Dido (Gugu Mbatha-Raw) is the daughter of Sir John Lindsay, a captain of the British Royal Navy. Her mother is an African woman enslaved in the West Indies.
When her mother dies, Dido is brought to England by her father. He asks his aunt and uncle, Lady (Emily Watson) and Lord Mansfield (Tom Wilkinson), to raise his young daughter at their estate. They also care for another of their nieces, Elizabeth Murray (Sarah Gadon). Elizabeth and Dido grow up with a very close friendship, almost as sisters.
One thing sets Elizabeth and Dido apart. While Elizabeth is able to take full advantage of the privileges of her lineage, Dido is kept from fully participating in 18th century English society due to the fact that she’s biracial.
Lord and Lady Mansfield doubt that Dido will ever marry, and Dido herself questions whether she will ever be able to find love — that is, until she meets John Davinier (Sam Reid), the abolitionist son of a vicar.
Belle, which premiered at TIFF in 2013 and received a wider release in 2014, was directed by Amma Asante. The film was written by Misan Sagay (reportedly rewritten by Asante) and is based on the true story of Dido Elizabeth Belle.
I’ll cut right to the chase here: Belle is a fantastic film. I had heard a lot of buzz about it before watching, buzz of the “best of the year” and “award-worthy” type, and the film doesn’t disappoint.
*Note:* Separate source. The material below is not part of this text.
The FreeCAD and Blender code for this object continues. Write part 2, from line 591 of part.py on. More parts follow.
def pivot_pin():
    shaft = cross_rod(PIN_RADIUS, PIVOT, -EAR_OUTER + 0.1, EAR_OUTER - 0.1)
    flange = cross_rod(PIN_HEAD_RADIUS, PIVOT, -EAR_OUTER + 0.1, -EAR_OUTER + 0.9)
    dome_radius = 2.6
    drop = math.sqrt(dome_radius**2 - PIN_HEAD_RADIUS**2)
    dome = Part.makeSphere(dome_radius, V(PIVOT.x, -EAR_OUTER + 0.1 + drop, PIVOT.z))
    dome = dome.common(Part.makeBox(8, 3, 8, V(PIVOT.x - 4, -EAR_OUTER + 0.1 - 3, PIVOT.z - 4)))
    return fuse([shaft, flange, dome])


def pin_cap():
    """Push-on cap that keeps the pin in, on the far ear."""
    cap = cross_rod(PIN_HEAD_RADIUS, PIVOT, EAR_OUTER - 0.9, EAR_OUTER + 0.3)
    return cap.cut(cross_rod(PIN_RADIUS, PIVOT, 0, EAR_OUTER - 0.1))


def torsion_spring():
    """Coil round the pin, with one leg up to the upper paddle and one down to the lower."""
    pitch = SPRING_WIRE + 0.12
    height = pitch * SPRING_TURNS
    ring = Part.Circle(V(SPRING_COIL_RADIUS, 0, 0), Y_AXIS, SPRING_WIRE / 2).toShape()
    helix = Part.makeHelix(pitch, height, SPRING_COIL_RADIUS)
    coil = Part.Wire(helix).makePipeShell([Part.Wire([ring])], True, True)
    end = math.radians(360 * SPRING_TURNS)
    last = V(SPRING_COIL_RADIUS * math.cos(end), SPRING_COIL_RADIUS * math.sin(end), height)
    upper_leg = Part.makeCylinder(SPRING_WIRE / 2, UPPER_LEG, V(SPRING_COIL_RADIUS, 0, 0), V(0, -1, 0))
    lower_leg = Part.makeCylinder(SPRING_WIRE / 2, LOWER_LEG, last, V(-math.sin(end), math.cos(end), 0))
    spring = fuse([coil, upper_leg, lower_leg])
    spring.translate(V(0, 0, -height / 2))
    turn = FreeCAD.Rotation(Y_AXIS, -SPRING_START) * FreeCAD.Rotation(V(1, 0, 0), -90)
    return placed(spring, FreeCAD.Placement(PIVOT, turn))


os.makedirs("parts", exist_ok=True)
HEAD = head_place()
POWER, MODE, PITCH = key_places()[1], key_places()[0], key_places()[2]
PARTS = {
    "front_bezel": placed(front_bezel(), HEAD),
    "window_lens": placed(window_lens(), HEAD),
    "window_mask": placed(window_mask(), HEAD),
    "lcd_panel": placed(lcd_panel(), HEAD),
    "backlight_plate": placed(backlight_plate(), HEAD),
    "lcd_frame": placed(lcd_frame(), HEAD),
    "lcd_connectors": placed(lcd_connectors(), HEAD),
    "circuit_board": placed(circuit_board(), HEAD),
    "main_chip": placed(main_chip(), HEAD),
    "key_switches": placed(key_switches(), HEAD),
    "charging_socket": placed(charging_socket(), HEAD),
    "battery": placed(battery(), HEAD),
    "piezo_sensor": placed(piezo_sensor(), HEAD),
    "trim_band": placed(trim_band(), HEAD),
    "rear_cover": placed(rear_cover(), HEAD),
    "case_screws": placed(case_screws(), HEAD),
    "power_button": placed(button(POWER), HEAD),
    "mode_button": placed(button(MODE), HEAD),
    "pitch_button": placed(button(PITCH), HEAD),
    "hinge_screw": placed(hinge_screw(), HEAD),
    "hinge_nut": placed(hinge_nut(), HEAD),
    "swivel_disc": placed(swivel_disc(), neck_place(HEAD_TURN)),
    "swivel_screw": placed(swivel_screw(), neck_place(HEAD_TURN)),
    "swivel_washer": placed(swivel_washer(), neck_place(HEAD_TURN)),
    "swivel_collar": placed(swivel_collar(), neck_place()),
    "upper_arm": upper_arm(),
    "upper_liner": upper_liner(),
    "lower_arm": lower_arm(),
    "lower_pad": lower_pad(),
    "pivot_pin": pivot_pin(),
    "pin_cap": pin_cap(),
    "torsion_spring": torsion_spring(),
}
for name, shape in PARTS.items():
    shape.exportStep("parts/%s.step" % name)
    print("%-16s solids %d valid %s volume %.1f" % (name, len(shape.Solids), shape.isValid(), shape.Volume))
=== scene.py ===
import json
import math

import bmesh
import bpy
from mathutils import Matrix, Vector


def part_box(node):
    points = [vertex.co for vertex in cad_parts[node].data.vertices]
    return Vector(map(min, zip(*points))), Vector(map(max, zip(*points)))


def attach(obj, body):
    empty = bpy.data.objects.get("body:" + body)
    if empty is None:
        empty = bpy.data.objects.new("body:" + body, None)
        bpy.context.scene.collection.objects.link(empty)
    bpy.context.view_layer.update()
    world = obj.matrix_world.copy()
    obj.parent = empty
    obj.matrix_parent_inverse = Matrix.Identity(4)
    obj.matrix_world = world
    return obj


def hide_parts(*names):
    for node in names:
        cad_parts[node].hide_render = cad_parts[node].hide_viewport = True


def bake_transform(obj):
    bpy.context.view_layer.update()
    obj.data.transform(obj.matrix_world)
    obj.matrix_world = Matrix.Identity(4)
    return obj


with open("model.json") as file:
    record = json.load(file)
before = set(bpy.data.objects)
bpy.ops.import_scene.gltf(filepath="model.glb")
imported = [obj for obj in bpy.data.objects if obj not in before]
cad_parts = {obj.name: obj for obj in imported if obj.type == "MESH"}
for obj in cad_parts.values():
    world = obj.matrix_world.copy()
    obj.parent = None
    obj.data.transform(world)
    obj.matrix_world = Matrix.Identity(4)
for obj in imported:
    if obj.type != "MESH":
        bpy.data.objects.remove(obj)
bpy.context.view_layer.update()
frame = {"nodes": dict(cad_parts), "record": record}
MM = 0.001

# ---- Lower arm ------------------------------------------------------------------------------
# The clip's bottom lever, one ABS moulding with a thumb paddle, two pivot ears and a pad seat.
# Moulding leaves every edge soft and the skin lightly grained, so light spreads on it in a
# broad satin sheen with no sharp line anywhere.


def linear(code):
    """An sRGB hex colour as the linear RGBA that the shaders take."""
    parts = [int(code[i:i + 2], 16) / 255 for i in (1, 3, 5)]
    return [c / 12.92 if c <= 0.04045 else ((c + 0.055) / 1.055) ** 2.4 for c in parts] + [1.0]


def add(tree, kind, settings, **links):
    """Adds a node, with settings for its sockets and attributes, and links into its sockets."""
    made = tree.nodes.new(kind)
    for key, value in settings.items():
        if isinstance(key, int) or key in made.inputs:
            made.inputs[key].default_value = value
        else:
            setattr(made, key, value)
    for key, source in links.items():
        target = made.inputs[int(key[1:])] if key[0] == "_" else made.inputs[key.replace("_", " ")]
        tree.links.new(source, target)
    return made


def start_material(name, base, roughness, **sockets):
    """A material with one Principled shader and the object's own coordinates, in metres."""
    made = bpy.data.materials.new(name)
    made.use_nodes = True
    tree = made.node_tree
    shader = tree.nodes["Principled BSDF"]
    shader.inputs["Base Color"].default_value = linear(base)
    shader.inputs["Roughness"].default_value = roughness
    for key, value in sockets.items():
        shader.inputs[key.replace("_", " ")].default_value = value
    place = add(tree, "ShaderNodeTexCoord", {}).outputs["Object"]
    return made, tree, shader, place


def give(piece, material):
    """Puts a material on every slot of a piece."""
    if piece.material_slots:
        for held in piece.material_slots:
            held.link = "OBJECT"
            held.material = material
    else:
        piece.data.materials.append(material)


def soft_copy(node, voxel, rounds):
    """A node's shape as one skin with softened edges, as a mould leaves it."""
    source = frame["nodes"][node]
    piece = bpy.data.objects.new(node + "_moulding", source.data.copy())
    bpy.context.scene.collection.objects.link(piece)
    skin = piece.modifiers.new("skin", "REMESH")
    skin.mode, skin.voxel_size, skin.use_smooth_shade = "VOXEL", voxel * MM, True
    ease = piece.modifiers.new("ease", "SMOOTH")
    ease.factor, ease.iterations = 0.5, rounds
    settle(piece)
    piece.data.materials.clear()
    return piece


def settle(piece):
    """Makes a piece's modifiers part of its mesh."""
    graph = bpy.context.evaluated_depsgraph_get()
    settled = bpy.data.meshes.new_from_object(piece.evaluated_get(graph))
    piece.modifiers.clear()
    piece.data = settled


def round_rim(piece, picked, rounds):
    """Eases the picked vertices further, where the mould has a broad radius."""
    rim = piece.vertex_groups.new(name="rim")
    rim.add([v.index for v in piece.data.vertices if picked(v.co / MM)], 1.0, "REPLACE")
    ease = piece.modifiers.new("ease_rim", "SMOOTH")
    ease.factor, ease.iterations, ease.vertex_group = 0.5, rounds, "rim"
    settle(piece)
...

For fans of period dramas in general, this is certainly one to watch: like many period films, particularly British period films, it is a feast for the eyes. The sets and costumes are beautifully done, and the cinematography, though not flashy, is very nice as well.
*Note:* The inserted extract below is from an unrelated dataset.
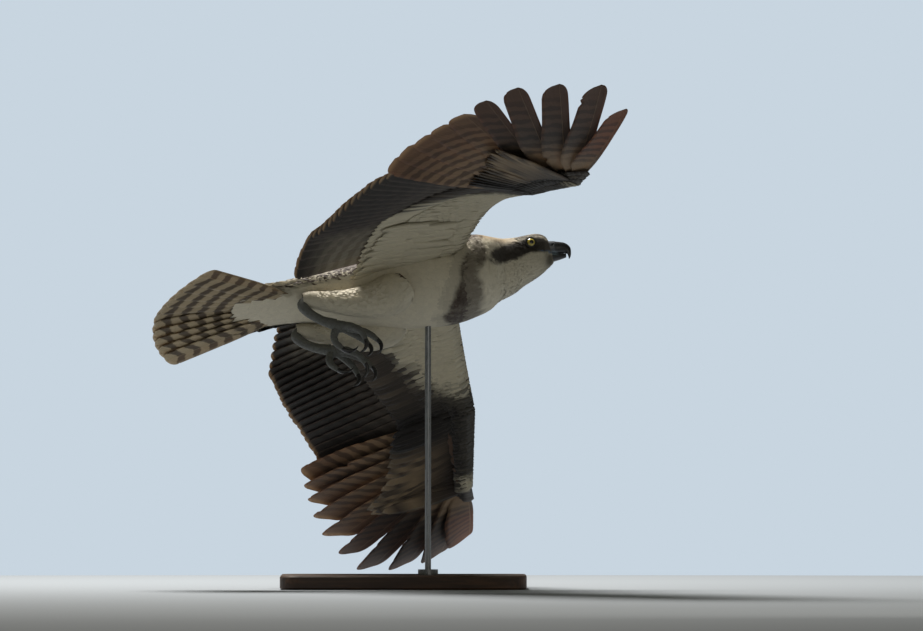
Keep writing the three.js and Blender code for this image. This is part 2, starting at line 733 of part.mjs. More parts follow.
function tailVane(shaft) {
  const along = vec(-Math.cos(shaft.angle), Math.sin(shaft.angle), 0);
  const across = vec(Math.sin(shaft.angle), Math.cos(shaft.angle), 0);
  const length = TAIL.length * shaft.long;
  const rings = STEPS.tail.map((t) => {
    const here = vec(...TAIL.pivot).addScaledVector(along, lerp(TAIL.start, length, t))
      .add(vec(0, 0, shaft.layer));
    const axes = { here, c: across.clone().multiplyScalar(shaft.side), n: vec(0, 0, 1) };
    return vaneRing(axes, between(VANES.tail.front, t), between(VANES.tail.back, t),
      lerp(TAIL.shaft, SHAFT_TIP, t), 0);
  });
  return loft(rings, true);
}

function buildTail(body) {
  const vanes = tailShafts().map((shaft) => solidOf(tailVane(shaft)));
  return joined([body.stem, ...vanes]).intersect(body.tailBlock);
}

// Legs, for the left side, with Y turned over for the right one

// Rows: place of the middle and radius
const THIGH = [
  [-92, 44, -18, 24], [-112, 46, -27, 27], [-140, 47, -31, 23], [-170, 46, -27, 17],
  [-200, 45, -18, 12.5], [-216, 44, -12, 10.5], [-226, 44, -10, 8],
];
const SHANK = [
  [-222, 44, -10, 5], [-228, 43.5, -18, 7], [-222, 42, -30, 6.2], [-208, 39, -42, 6],
  [-192, 36, -50, 7.6],
];
const FOOT = [-187, 35, -52];
const PALM = [11, 8, 7];
const TOES = [
  { name: 'inner', path: [[0, 0, 0], [14, -9, -8], [27, -12, -19], [33, -9, -31]] },
  { name: 'middle', path: [[0, 0, 0], [17, 0, -9], [33, 2, -19], [43, 3, -32]] },
  { name: 'outer', path: [[0, 0, 0], [12, 10, -9], [22, 16, -21], [25, 15, -34]] },
  { name: 'hind', path: [[0, 0, 0], [-9, -2, -10], [-10, -4, -21], [-3, -5, -31]] },
];
const TOE_RADIUS = [6.2, 4.9, 4.3, 3.3];
const CLAW = { length: 24, curl: 105 };
const CLAW_RADIUS = [3.1, 3.1, 2.7, 2.1, 1.3, 0.3];

// Tube of changing radius along a curve through points
function limb(points, radii, sides, steps, grow = 0) {
  const curve = new THREE.CatmullRomCurve3(points, false, 'centripetal');
  const frames = curve.computeFrenetFrames(steps, false);
  const rings = [];
  for (let k = 0; k <= steps; k += 1) {
    const centre = curve.getPointAt(k / steps);
    const place = curve.getUtoTmapping(k / steps) * (radii.length - 1);
    const [radius] = through(radii.map((r) => [r]), place);
    const shift = (k === 0 ? -grow : 0) + (k === steps ? grow : 0);
    centre.addScaledVector(frames.tangents[k], shift);
    const points2 = [];
    for (let i = 0; i < sides; i += 1) {
      const angle = (2 * Math.PI * i) / sides;
      points2.push(centre.clone()
        .addScaledVector(frames.normals[k], (radius + grow) * Math.cos(angle))
        .addScaledVector(frames.binormals[k], (radius + grow) * Math.sin(angle)));
    }
    rings.push(points2);
  }
  return solidOf(loft(rings));
}

const onSide = (side, [x, y, z]) => vec(x, side * y, z);

function toePoints(side, toe) {
  return toe.path.map(([x, y, z]) => onSide(side, [FOOT[0] + x, FOOT[1] + y, FOOT[2] + z]));
}

function buildLeg(side) {
  const thighPoints = THIGH.map((row) => onSide(side, row));
  const thighRadii = THIGH.map((row) => row[3]);
  const shankPoints = SHANK.map((row) => onSide(side, row));
  const shankRadii = SHANK.map((row) => row[3]);
  const shank = limb(shankPoints, shankRadii, 10, 8);
  const thigh = limb(thighPoints, thighRadii, 12, 10)
    .subtract(inflatedBody).subtract(limb(shankPoints, shankRadii, 10, 8, GAP));
  const palm = new THREE.SphereGeometry(1, 10, 6);
  palm.scale(...PALM);
  palm.translate(...onSide(side, FOOT).toArray());
  const toes = TOES.map((toe) => limb(toePoints(side, toe), TOE_RADIUS, 8, 5));
  const foot = joined([solidOf(palm), ...toes]).subtract(limb(shankPoints, shankRadii, 10, 8, GAP));
  return { shank, thigh, foot };
}

// A claw carries on from its toe and curls on in the same plane
function buildClaw(side, toe) {
  const toeCurve = new THREE.CatmullRomCurve3(toePoints(side, toe), false, 'centripetal');
  const end = toeCurve.getPointAt(1);
  const along = toeCurve.getTangentAt(1);
  const curl = vec(toe.name === 'hind' ? 1 : -1, 0, 0);
  const inward = curl.addScaledVector(along, -curl.dot(along)).normalize();
  const radius = CLAW.length / rad(CLAW.curl);
  const path = [0, 0.25, 0.5, 0.75, 1].map((t) => {
    const angle = rad(CLAW.curl) * t;
    return end.clone().addScaledVector(along, radius * Math.sin(angle))
      .addScaledVector(inward, radius * (1 - Math.cos(angle)));
  });
  path.unshift(end.clone().addScaledVector(along, -2));
  const facing = new THREE.Quaternion().setFromUnitVectors(vec(0, 0, 1), along);
  const beyondToe = block([-40, -40, GAP], [40, 40, 80],
    new THREE.Matrix4().compose(end, facing, vec(1, 1, 1)));
  return limb(path, CLAW_RADIUS, 7, 6).intersect(beyondToe);
}

// Display stand

function rodPlace() {
  const at = vec(STAND.rodX, 0, 0).applyMatrix4(birdMatrix);
  return [at.x, at.y, at.z];
}

function baseGeometry() {
  const { length, depth, height, corner, bevel } = STAND;
  const [w, d] = [length / 2, depth / 2];
  const outline = new THREE.Shape();
  outline.moveTo(corner - w, -d);
  outline.lineTo(w - corner, -d);
  outline.absarc(w - corner, corner - d, corner, -Math.PI / 2, 0);
  outline.lineTo(w, d - corner);
  outline.absarc(w - corner, d - corner, corner, 0, Math.PI / 2);
  outline.lineTo(corner - w, d);
  outline.absarc(corner - w, d - corner, corner, Math.PI / 2, Math.PI);
  outline.lineTo(-w, corner - d);
  outline.absarc(corner - w, corner - d, corner, Math.PI, 1.5 * Math.PI);
  return new THREE.ExtrudeGeometry(outline, {
    depth: height - 2 * bevel, bevelThickness: bevel, bevelSize: bevel, bevelOffset: -bevel,
    bevelSegments: 1, curveSegments: 4,
  }).translate(0, 0, bevel);
}

function rodCylinder(radius, low, high, sides = 20) {
  const [x, y] = rodPlace();
  const rod = new THREE.CylinderGeometry(radius, radius, high - low, sides);
  rod.rotateX(Math.PI / 2);
  return rod.translate(x, y, (low + high) / 2);
}

function buildStand() {
  const [, , centre] = rodPlace();
  const top = centre - STAND.belly + STAND.socket;
  const foot = STAND.height - STAND.hole;
  const rod = solidOf(rodCylinder(STAND.rod, foot, top));
  const base = solidOf(baseGeometry())
    .subtract(solidOf(rodCylinder(STAND.rod + GAP, foot - GAP, STAND.height + 10)));
  const lip = STAND.height + STAND.collarHeight;
  const collar = solidOf(rodCylinder(STAND.collar, STAND.height + GAP, lip, 24))
    .subtract(solidOf(rodCylinder(STAND.rod + GAP, STAND.height, lip + 3)));
  const toBird = birdMatrix.clone().invert();
  const socket = solidOf(rodCylinder(STAND.rod + GAP, centre - 120, top + GAP), toBird);
  return { rod, base, collar, socket };
}

// Materials

const finish = (color, roughness, metalness = 0) => new THREE.MeshStandardMaterial({
  color, roughness, metalness });
const MATERIALS = {
  white: () => finish(0xd8d2c4, 0.9),
  brown: () => finish(0x4a3b30, 0.9),
  flight: () => finish(0x5b4a3c, 0.8),
  bill: () => finish(0x23262b, 0.4),
  eye: () => finish(0xd8b02a, 0.15),
  skin: () => finish(0x9aa6a8, 0.7),
  claw: () => finish(0x17181a, 0.35),
  wood: () => finish(0x6b4a30, 0.5),
  steel: () => finish(0xb9bcc0, 0.3, 1),
};

// Assembly: the bird hangs in its own turned group, the stand stands upright

const osprey = new THREE.Group();
const bird = new THREE.Group();
bird.applyMatrix4(birdMatrix);
osprey.add(bird);

function addPiece(parent, name, solid, material) {
  const mesh = new THREE.Mesh(geometryOf(solid), material);
  mesh.name = name;
  parent.add(mesh);
}

const stand = buildStand();
const bill = buildBill();
bill.socket = billSkin(UPPER_BILL, GAP, BILL_SIDES).add(billSkin(LOWER_BILL, GAP, BILL_SIDES));
const body = buildBody(bill);

addPiece(bird, 'torso', body.torso.subtract(stand.socket), MATERIALS.white());
addPiece(bird, 'neck', body.neck, MATERIALS.white());
addPiece(bird, 'head', body.head, MATERIALS.white());
addPiece(bird, 'bill_upper', bill.upper, MATERIALS.bill());
addPiece(bird, 'bill_lower', bill.lower, MATERIALS.bill());
addPiece(bird, 'tail', buildTail(body), MATERIALS.flight());

for (const [label, wing] of Object.entries(WINGS)) {
  addPiece(bird, `eye_${label}`, eyeball(wing.side, 0), MATERIALS.eye());
  for (const [part, solid] of Object.entries(buildWing(wing))) {
    addPiece(bird, `wing_${label}_${part}`, wing.side < 0 ? mirrored(solid) : solid,
      MATERIALS.flight());
  }
  const leg = buildLeg(wing.side);
  addPiece(bird, `thigh_${label}`, leg.thigh, MATERIALS.white());
  addPiece(bird, `tarsus_${label}`, leg.shank, MATERIALS.skin());
  addPiece(bird, `foot_${label}`, leg.foot, MATERIALS.skin());
  for (const toe of TOES) {
    addPiece(bird, `claw_${label}_${toe.name}`, buildClaw(wing.side, toe), MATERIALS.claw());
  }
}

addPiece(osprey, 'stand_base', stand.base, MATERIALS.wood());
addPiece(osprey, 'stand_collar', stand.collar, MATERIALS.steel());
addPiece(osprey, 'stand_rod', stand.rod, MATERIALS.steel());

export default osprey;
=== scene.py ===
# %% [markdown]
# # A life-size osprey in banked flight
# The solids arrive first, as the frame that every visible piece has to fit. Each step
# below builds one part of the bird over them: skin, small feathers, flight feathers,
# head, legs and stand. Lengths are in millimetres until a mesh is made in metres.

# %% Load the frame
import bpy
import numpy as np
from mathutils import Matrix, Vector


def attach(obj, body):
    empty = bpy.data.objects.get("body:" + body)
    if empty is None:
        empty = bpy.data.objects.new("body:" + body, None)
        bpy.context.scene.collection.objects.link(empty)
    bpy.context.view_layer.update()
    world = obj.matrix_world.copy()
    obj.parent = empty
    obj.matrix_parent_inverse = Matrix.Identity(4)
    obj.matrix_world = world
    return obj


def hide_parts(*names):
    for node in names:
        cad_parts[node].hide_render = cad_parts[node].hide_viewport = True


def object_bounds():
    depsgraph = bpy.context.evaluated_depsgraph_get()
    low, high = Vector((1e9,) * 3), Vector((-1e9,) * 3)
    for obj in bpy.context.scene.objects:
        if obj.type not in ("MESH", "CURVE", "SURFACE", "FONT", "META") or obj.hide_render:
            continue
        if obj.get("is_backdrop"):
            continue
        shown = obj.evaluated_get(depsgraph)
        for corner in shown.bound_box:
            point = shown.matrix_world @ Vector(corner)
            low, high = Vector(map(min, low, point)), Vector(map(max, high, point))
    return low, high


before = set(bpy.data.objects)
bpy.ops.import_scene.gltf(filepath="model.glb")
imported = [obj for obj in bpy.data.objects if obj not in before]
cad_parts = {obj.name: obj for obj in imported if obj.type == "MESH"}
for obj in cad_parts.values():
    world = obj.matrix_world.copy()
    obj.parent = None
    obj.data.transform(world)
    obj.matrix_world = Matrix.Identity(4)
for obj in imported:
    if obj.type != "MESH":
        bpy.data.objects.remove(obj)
cad_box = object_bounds()
MM = 0.001
print("nodes in the frame:", len(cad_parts))

# %% [markdown]
# ## Where the bird hangs
# The bird is drawn in its own frame, X towards the bill, Y to its left and Z out of its
# back, then rolled, pitched and turned into place. The head keeps its own attitude,
# because a bird in a banked turn holds its head nearly level.

# %% Frames of bird and head
def turn(roll, pitch, yaw):
    r, p, y = np.radians([roll, pitch, yaw])
    x_turn = np.array([[1, 0, 0], [0, np.cos(r), -np.sin(r)], [0, np.sin(r), np.cos(r)]])
    y_turn = np.array([[np.cos(p), 0, np.sin(p)], [0, 1, 0], [-np.sin(p), 0, np.cos(p)]])
    z_turn = np.array([[np.cos(y), -np.sin(y), 0], [np.sin(y), np.cos(y), 0], [0, 0, 1]])
    return z_turn @ y_turn @ x_turn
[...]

But it’s set apart from other period films by, of course, its subject matter.
A viewer expecting a sweeping, broad exploration of race relations in 18th-century England may be disappointed. As a study of one person’s experiences in such a society, the film works very well. Dido’s story is moving and feels very relevant, despite the fact that we’re a few hundred years removed from it.
The film does dig into the legal debates over slavery that were taking place in England during this time — Tom Wilkinson’s character works in law, and Sam Reid’s character is passionate about the cause of abolition. This aspect of the story becomes more prominent in the second half, but the focus remains on Dido’s journey.
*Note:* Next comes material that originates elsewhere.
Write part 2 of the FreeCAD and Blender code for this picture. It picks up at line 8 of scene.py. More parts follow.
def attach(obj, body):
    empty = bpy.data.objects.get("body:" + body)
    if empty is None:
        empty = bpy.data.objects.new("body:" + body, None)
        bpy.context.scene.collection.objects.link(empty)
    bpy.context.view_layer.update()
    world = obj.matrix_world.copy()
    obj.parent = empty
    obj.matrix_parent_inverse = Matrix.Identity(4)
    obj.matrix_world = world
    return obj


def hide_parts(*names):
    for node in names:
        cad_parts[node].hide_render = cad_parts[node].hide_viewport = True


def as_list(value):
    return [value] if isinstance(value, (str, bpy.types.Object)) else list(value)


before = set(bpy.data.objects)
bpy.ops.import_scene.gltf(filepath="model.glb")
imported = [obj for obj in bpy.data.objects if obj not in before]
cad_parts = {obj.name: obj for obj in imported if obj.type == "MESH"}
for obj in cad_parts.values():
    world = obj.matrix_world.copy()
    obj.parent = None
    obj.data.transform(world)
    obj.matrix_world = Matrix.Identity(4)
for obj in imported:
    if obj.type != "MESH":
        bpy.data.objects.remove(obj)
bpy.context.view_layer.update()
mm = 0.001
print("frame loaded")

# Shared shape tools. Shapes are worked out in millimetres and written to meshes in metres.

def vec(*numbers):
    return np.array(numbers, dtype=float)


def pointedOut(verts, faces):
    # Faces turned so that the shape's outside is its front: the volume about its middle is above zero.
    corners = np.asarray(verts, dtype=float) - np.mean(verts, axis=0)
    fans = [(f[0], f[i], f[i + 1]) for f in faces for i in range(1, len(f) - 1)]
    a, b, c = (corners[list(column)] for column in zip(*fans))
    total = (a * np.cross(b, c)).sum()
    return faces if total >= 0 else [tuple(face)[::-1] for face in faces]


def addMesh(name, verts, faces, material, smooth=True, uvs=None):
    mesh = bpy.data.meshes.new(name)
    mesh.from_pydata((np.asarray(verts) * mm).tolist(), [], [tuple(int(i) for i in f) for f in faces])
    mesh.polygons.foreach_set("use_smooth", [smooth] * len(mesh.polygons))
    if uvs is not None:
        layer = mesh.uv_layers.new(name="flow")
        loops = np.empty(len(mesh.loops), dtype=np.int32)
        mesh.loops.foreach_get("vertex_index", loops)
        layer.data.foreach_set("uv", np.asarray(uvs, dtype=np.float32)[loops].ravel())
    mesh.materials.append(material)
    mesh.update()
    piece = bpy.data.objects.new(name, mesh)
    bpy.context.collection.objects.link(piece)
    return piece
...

The performances of Belle are another impressive facet to the film. Not one cast member feels out of place in the film’s period setting. Gugu Mbatha-Raw, as I mentioned in my brief review of Beyond the Lights, deserves every bit of praise she’s received over the past year or so. Her performance is stellar — subtle, but gripping and very emotionally effective. The supporting cast is strong, but Mbatha-Raw truly makes the film.
If you haven’t yet seen Belle, I highly recommend watching it, whether you’re a fan of period films, a fan of biopics, or simply interested in a not-too-often-discussed historical figure/aspect of history. It could have pushed the envelope further in terms of social critique, but it’s still a fantastic film.